Baby lyuba, the worlds most complete and Best-Preserved Woolly Mammoth
She is 42,000 years old and has come a long way for her Australian debut. First, she was recovered from the frozen mud in Siberia that was her tomb for so long. Then she was packed into a crate at a tiny museum in Russia and flown to a humidity-controlled cube at the Australian Museum.
Mammoths – Giants of the ice age
The ice age world of woolly mammoths will be brought to life in Mammoths – Giants of the Ice Age, exclusive to the Australian Museum from 17 November 2017.
Baby Lyuba, the world’s most complete and best-preserved woolly mammoth, has arrived in Sydney. She is in remarkable condition, with her skin and internal organs intact. Scientists even found her mother’s milk in her belly.
We will finally be able to see her when she is unveiled as the centrepiece of the museum’s Mammoths – Giants of the Ice Age exhibition.
Lyuba, who died at 35 days, is one of Russia’s national treasures, and the government is reluctant to let her out of its sight too often. This is only the fifth time Shemanovsky Museum has let her out, and it’s her first trip to the southern hemisphere.

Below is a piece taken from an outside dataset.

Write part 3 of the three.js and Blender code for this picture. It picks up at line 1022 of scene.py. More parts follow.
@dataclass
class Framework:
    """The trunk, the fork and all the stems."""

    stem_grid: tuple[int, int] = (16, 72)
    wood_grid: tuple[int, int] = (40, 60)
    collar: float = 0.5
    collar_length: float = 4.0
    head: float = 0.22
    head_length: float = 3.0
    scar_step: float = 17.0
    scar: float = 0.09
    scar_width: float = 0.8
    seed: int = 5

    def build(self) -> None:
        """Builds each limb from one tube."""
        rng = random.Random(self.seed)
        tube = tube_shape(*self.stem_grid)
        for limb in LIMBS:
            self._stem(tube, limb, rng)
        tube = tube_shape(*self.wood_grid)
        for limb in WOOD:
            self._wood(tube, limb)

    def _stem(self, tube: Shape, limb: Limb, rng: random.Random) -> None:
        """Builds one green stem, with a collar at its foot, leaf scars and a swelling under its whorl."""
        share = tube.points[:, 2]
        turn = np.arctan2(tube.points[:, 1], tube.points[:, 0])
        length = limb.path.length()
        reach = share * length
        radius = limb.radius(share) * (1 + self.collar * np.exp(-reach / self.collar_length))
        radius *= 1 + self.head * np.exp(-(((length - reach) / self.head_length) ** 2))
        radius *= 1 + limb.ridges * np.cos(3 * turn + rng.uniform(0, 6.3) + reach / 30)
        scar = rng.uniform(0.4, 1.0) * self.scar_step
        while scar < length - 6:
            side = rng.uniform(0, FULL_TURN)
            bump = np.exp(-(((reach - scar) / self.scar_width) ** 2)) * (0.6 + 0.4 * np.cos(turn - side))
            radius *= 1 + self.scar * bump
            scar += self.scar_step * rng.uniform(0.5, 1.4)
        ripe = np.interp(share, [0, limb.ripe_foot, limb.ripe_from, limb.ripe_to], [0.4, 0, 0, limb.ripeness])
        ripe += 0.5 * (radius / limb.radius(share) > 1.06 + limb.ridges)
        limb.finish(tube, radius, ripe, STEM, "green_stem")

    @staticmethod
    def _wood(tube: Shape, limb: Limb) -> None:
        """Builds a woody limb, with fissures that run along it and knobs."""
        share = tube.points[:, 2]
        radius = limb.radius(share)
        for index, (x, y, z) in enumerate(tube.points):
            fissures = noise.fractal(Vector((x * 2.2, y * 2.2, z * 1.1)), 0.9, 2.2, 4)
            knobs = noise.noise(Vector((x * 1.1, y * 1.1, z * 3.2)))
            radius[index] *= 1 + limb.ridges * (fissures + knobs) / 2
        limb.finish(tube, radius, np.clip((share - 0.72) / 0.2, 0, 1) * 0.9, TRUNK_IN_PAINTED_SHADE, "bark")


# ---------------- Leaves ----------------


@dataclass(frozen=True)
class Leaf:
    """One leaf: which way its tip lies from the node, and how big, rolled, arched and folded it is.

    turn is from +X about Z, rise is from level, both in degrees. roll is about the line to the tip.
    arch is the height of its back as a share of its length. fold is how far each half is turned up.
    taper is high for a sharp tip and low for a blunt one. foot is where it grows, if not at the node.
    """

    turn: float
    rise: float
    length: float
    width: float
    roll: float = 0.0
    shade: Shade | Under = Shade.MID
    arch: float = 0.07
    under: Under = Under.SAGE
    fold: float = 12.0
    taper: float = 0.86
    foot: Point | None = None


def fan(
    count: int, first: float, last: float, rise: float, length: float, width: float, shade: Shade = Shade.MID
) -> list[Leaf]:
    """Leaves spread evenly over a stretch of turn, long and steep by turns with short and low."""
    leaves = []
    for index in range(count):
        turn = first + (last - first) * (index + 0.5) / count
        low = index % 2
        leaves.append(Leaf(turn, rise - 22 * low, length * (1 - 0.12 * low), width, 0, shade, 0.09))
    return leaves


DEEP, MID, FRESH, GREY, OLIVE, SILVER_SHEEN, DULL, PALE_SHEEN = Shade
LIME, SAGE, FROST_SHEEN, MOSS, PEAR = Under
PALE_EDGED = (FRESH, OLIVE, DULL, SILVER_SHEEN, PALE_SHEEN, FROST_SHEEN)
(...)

The mammoth was first spotted in 2007 by Yuri Khudi, a Siberian reindeer herder, who found her as the frost thawed on a muddy bank of the Yuribey River. When he brought a team of scientists back to recover her, she was gone; someone else had got there first.
The team tracked her to a village deep within Siberia’s frozen wasteland. She was propped up on the door of a shop. The shop keeper had reportedly bought her for two snowmobiles and a year’s worth of food from Mr Khudi’s cousin.

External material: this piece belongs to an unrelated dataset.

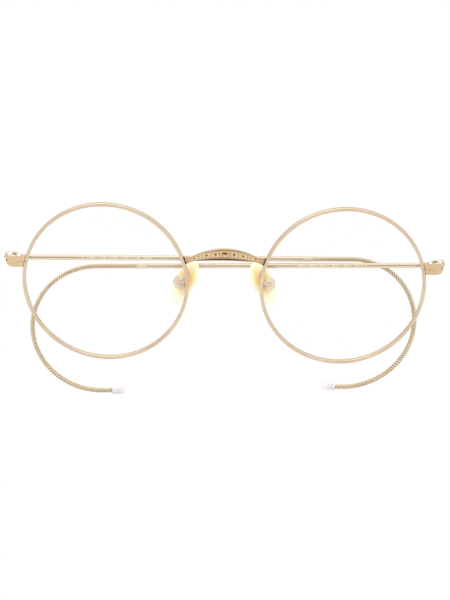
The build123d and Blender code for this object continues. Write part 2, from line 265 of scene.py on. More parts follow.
def lathe(profile, steps=96):
    """Closed surface of revolution about z from (radius, z) points that start and end on the axis."""
    verts = [(0.0, 0.0, profile[0][1])]
    for radius, height in profile[1:-1]:
        verts += [(radius * cos(a), radius * sin(a), height) for a in ring_angles(steps)]
    verts.append((0.0, 0.0, profile[-1][1]))
    faces = [(0, 1 + (k + 1) % steps, 1 + k) for k in range(steps)]
    for r in range(len(profile) - 3):
        base = 1 + r * steps
        for k in range(steps):
            j = (k + 1) % steps
            faces.append((base + k, base + j, base + steps + j, base + steps + k))
    top = len(verts) - 1
    base = 1 + (len(profile) - 3) * steps
    faces += [(base + k, base + (k + 1) % steps, top) for k in range(steps)]
    return verts, faces


def joined(parts):
    """Several (verts, faces) as one."""
    verts, faces = [], []
    for v, f in parts:
        shift = len(verts)
        verts += list(v)
        faces += [tuple(i + shift for i in face) for face in f]
    return verts, faces


def bead(centre, radius, flat, out, along):
    """Small dome: a squashed ball with out and along as its axes."""
    side = out.cross(along)
    ball = [(0.0, 1.0)] + [(sin(pi * k / 8), cos(pi * k / 8)) for k in range(1, 8)] + [(0.0, -1.0)]
    verts, faces = lathe(ball, 10)
    placed = [centre + (along * v[0] + side * v[1]) * radius + out * v[2] * flat for v in verts]
    return [tuple(p) for p in placed], faces


def smooth_path(points, steps=10):
    """Catmull-Rom curve through points."""
    padded = [points[0] * 2 - points[1], *points, points[-1] * 2 - points[-2]]
    out = []
    for i in range(1, len(padded) - 2):
        a, b, c, d = padded[i - 1 : i + 3]
        for k in range(steps):
            t = k / steps
            square = (a * 2 - b * 5 + c * 4 - d) * t * t
            cubic = (b * 3 - a - c * 3 + d) * t**3
            out.append((b * 2 + (c - a) * t + square + cubic) / 2)
    return out + [points[-1]]


def tube(path, radius, sides=16):
    """Round wire along a path, with no twist."""
    rings = []
    normal = None
    angles = ring_angles(sides)
    for i, p in enumerate(path):
        ahead = path[min(i + 1, len(path) - 1)] - path[max(i - 1, 0)]
        t = ahead.normalized()
        if normal is None:
            normal = t.orthogonal().normalized()
        normal = (normal - t * normal.dot(t)).normalized()
        side = t.cross(normal)
        rings.append([p + (normal * cos(a) + side * sin(a)) * radius for a in angles])
    return loft(rings)


# ---------------------------------------------------------------- materials


def new_material(name):
    """A material, its node tree and its shader."""
    material = bpy.data.materials.new(name)
    material.use_nodes = True
    tree = material.node_tree
    shader = tree.nodes["Principled BSDF"]
    return material, tree, shader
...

“And while she was propped up, a dog came up and chewed off her tail and her ear. If only for that she’d be completely intact,” says Trevor Ahearn, the Australian Museum’s creative producer.
Lyuba (Lay-oo-bah) means love in Russian. The museum has chosen to surround her with models of huge, ferocious adult mammoths, much as the herd would have surrounded and protected her in life.

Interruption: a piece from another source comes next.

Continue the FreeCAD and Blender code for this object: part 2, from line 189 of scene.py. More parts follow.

It is thought her feet had become stuck in a muddy hole on the side of a Siberian riverbank. Before her mother could yank her out, Lyuba slipped below the surface, where the mud choked her mouth and trunk.
But the mud that killed her also contained sediments and bacteria that created an acid barrier around her body, in effect pickling her. When the river froze over, she was left perfectly preserved.
Had she lived a full mammoth life – 60 years – Lyuba would have grown to more than three metres in height and about five tonnes. To sustain that bodyweight she would have consumed up to 180 kilograms of grass and 80 litres of water a day. Mammoths lived in the late Paleolithic period, which stretched from about 200,000 BC, the time Homo sapiens first emerged in Africa, to 10,000 BC.
Mammoths were uniquely adapted for the conditions, with small ears and thick, woolly fur. They ate grass and bark and roamed across Europe, North America and Siberia.
That makes Lyuba the first of her kind to visit our shores, and it took the Australian Museum a fair bit of what director Kim McKay terms “cultural diplomacy” to get her over here. Negotiations involved the Shemanovsky Museum and the Russian government.
Mr Ahearn says: “One of the first things we had to do before we brought Lyuba over here was absolutely guarantee our Russian colleagues that there was no possibility of her getting seized because there is some controversy over who owns her.
“She’s a little controversial in Russia, with her association with an oil company that helped bring her into the museum. I think it’s paranoia. Russia is feeling a little bit of pressure, so I don’t know if it’s founded. There are lots of myths; it’s all very hazy.”
The prospect of mammoth cloning
Scientists have two competing theories on why mammoths became extinct about 10,000 years ago. Both have important things to tell us about the modern environment – and perhaps contain a message about why we shouldn’t be trying to bring mammoths back.
The first theory is climate change. The ending of the ice age about 10,000 BC may have dramatically reduced the area in which these cold-environment animals could survive.
The second theory is over-hunting. Mammoths, with their tonnes of fat, would have represented an incredibly valuable food source for early humans, who developed sharp spears to hunt them. Scientists think it is possible the mammoth is the first species humanity managed to push into extinction.
Mammoth cloning has always excited the popular imagination, and the exhibition dedicates a section to the possibilities. So far, we have sequenced about 70 per cent of mammoth DNA, so the raw material is not there yet. But even if we could, we shouldn’t, says David Alquezar, manager of the Australian Museum’s genetics lab.
“The money to do that could be better invested in species that are endangered right now, rather than focusing our efforts on a species that has been extinct for 10,000 years,” says Dr Alquezar.